STATED EXERCISE: Exactly the lines from the start of the data through the line containing "fold_x = 218; // [180:1:280]" should be output, with both ends kept and nothing added.

┄┄┄┄┄┄┄┄┄┄┄┄┄┄┄┄┄┄┄┄

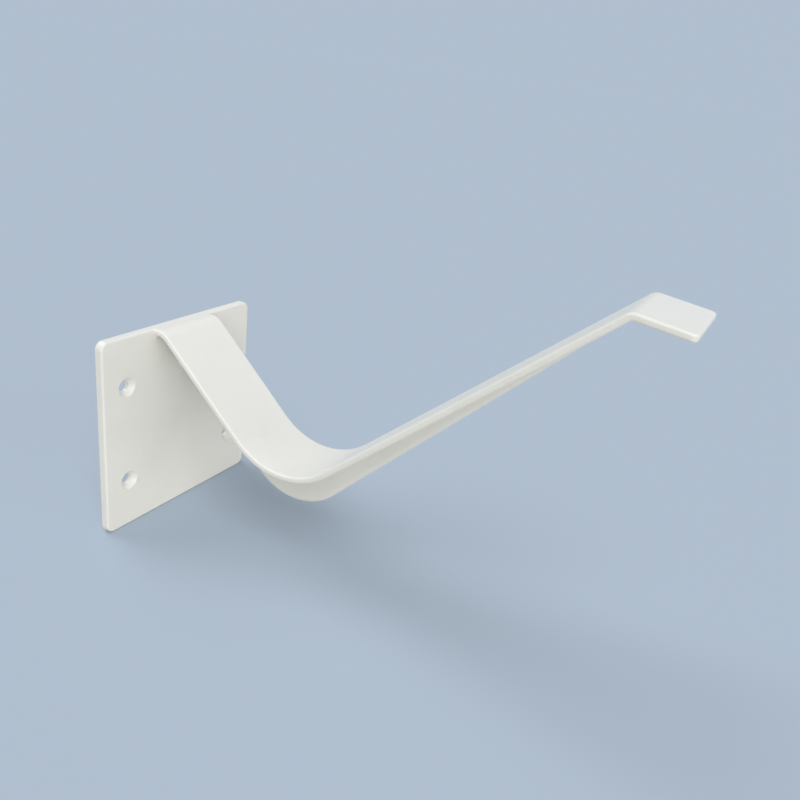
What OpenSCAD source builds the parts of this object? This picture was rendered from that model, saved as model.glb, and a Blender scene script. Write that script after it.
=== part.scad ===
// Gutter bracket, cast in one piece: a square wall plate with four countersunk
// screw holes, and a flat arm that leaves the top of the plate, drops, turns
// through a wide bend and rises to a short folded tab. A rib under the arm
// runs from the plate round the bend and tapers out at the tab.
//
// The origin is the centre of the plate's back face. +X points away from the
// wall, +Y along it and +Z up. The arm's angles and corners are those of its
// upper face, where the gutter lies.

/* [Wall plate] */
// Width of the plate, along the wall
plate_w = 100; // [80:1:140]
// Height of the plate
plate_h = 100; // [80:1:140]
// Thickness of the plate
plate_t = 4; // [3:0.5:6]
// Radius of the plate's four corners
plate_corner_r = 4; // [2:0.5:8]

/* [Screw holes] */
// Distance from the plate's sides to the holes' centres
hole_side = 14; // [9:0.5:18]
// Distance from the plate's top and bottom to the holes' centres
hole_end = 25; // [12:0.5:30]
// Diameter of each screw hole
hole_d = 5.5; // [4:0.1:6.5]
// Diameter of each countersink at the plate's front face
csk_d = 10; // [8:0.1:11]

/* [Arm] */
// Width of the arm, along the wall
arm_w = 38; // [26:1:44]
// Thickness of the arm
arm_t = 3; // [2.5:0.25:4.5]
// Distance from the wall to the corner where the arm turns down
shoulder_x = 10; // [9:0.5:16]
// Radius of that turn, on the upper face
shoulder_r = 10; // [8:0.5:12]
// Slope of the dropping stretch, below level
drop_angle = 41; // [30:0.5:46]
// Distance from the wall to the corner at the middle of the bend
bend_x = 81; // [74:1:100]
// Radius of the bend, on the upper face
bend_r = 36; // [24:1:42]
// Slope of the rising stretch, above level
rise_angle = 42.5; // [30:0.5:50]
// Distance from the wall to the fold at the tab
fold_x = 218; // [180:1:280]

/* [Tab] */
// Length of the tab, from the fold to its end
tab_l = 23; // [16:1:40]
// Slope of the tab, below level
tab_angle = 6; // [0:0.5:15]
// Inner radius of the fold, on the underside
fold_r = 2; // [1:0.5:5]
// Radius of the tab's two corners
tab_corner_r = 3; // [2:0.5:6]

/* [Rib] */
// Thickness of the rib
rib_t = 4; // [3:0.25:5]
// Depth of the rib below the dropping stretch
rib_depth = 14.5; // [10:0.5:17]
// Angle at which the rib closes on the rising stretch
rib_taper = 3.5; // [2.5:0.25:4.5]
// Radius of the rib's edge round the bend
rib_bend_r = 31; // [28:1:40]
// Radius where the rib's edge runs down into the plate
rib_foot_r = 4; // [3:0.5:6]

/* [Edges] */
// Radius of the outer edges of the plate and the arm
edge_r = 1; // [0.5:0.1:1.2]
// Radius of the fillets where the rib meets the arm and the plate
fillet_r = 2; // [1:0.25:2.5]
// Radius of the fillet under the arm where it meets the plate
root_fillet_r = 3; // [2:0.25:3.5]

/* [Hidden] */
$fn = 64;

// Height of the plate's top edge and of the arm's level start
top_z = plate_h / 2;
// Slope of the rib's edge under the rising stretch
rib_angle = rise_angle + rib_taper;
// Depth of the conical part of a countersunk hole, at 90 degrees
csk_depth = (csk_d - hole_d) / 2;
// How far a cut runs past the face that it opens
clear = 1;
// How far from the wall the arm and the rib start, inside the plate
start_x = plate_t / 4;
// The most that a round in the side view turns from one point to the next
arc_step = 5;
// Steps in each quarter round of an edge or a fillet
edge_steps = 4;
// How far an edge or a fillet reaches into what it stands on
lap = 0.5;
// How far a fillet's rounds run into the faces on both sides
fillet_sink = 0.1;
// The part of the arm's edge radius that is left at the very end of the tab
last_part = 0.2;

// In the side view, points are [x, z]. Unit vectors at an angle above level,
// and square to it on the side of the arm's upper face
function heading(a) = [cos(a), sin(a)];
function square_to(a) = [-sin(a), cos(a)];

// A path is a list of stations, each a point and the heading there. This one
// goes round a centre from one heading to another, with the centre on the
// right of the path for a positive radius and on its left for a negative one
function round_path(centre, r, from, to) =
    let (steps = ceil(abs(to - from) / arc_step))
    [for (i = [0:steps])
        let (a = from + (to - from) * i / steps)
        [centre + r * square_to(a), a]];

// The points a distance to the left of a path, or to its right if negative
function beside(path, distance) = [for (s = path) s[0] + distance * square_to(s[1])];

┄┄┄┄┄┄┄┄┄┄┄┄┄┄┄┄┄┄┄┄

TASK RESPONSE:
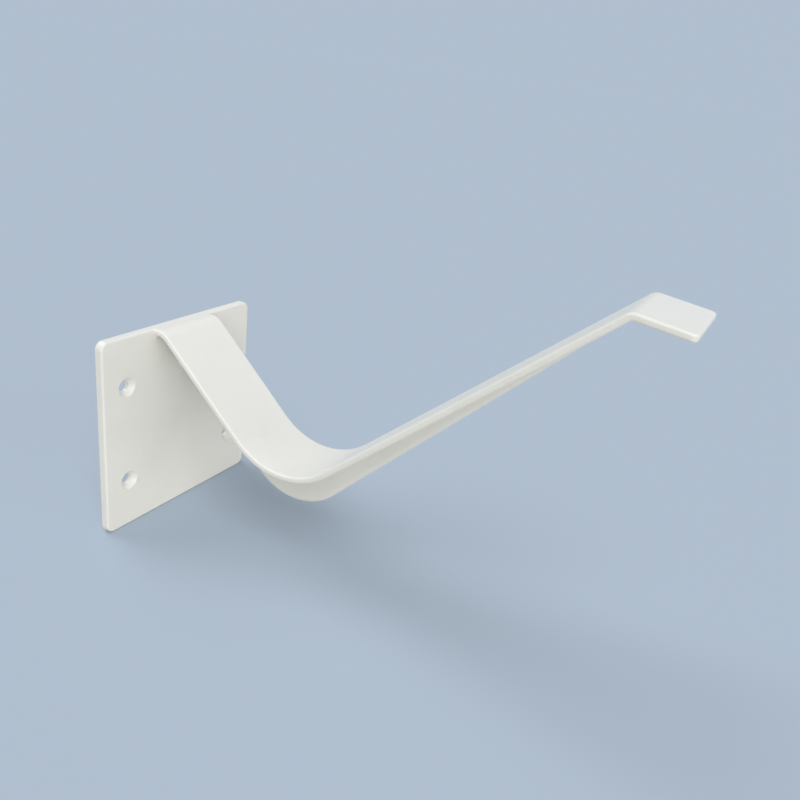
What OpenSCAD source builds the parts of this object? This picture was rendered from that model, saved as model.glb, and a Blender scene script. Write that script after it.
=== part.scad ===
// Gutter bracket, cast in one piece: a square wall plate with four countersunk
// screw holes, and a flat arm that leaves the top of the plate, drops, turns
// through a wide bend and rises to a short folded tab. A rib under the arm
// runs from the plate round the bend and tapers out at the tab.
//
// The origin is the centre of the plate's back face. +X points away from the
// wall, +Y along it and +Z up. The arm's angles and corners are those of its
// upper face, where the gutter lies.

/* [Wall plate] */
// Width of the plate, along the wall
plate_w = 100; // [80:1:140]
// Height of the plate
plate_h = 100; // [80:1:140]
// Thickness of the plate
plate_t = 4; // [3:0.5:6]
// Radius of the plate's four corners
plate_corner_r = 4; // [2:0.5:8]

/* [Screw holes] */
// Distance from the plate's sides to the holes' centres
hole_side = 14; // [9:0.5:18]
// Distance from the plate's top and bottom to the holes' centres
hole_end = 25; // [12:0.5:30]
// Diameter of each screw hole
hole_d = 5.5; // [4:0.1:6.5]
// Diameter of each countersink at the plate's front face
csk_d = 10; // [8:0.1:11]

/* [Arm] */
// Width of the arm, along the wall
arm_w = 38; // [26:1:44]
// Thickness of the arm
arm_t = 3; // [2.5:0.25:4.5]
// Distance from the wall to the corner where the arm turns down
shoulder_x = 10; // [9:0.5:16]
// Radius of that turn, on the upper face
shoulder_r = 10; // [8:0.5:12]
// Slope of the dropping stretch, below level
drop_angle = 41; // [30:0.5:46]
// Distance from the wall to the corner at the middle of the bend
bend_x = 81; // [74:1:100]
// Radius of the bend, on the upper face
bend_r = 36; // [24:1:42]
// Slope of the rising stretch, above level
rise_angle = 42.5; // [30:0.5:50]
// Distance from the wall to the fold at the tab
fold_x = 218; // [180:1:280]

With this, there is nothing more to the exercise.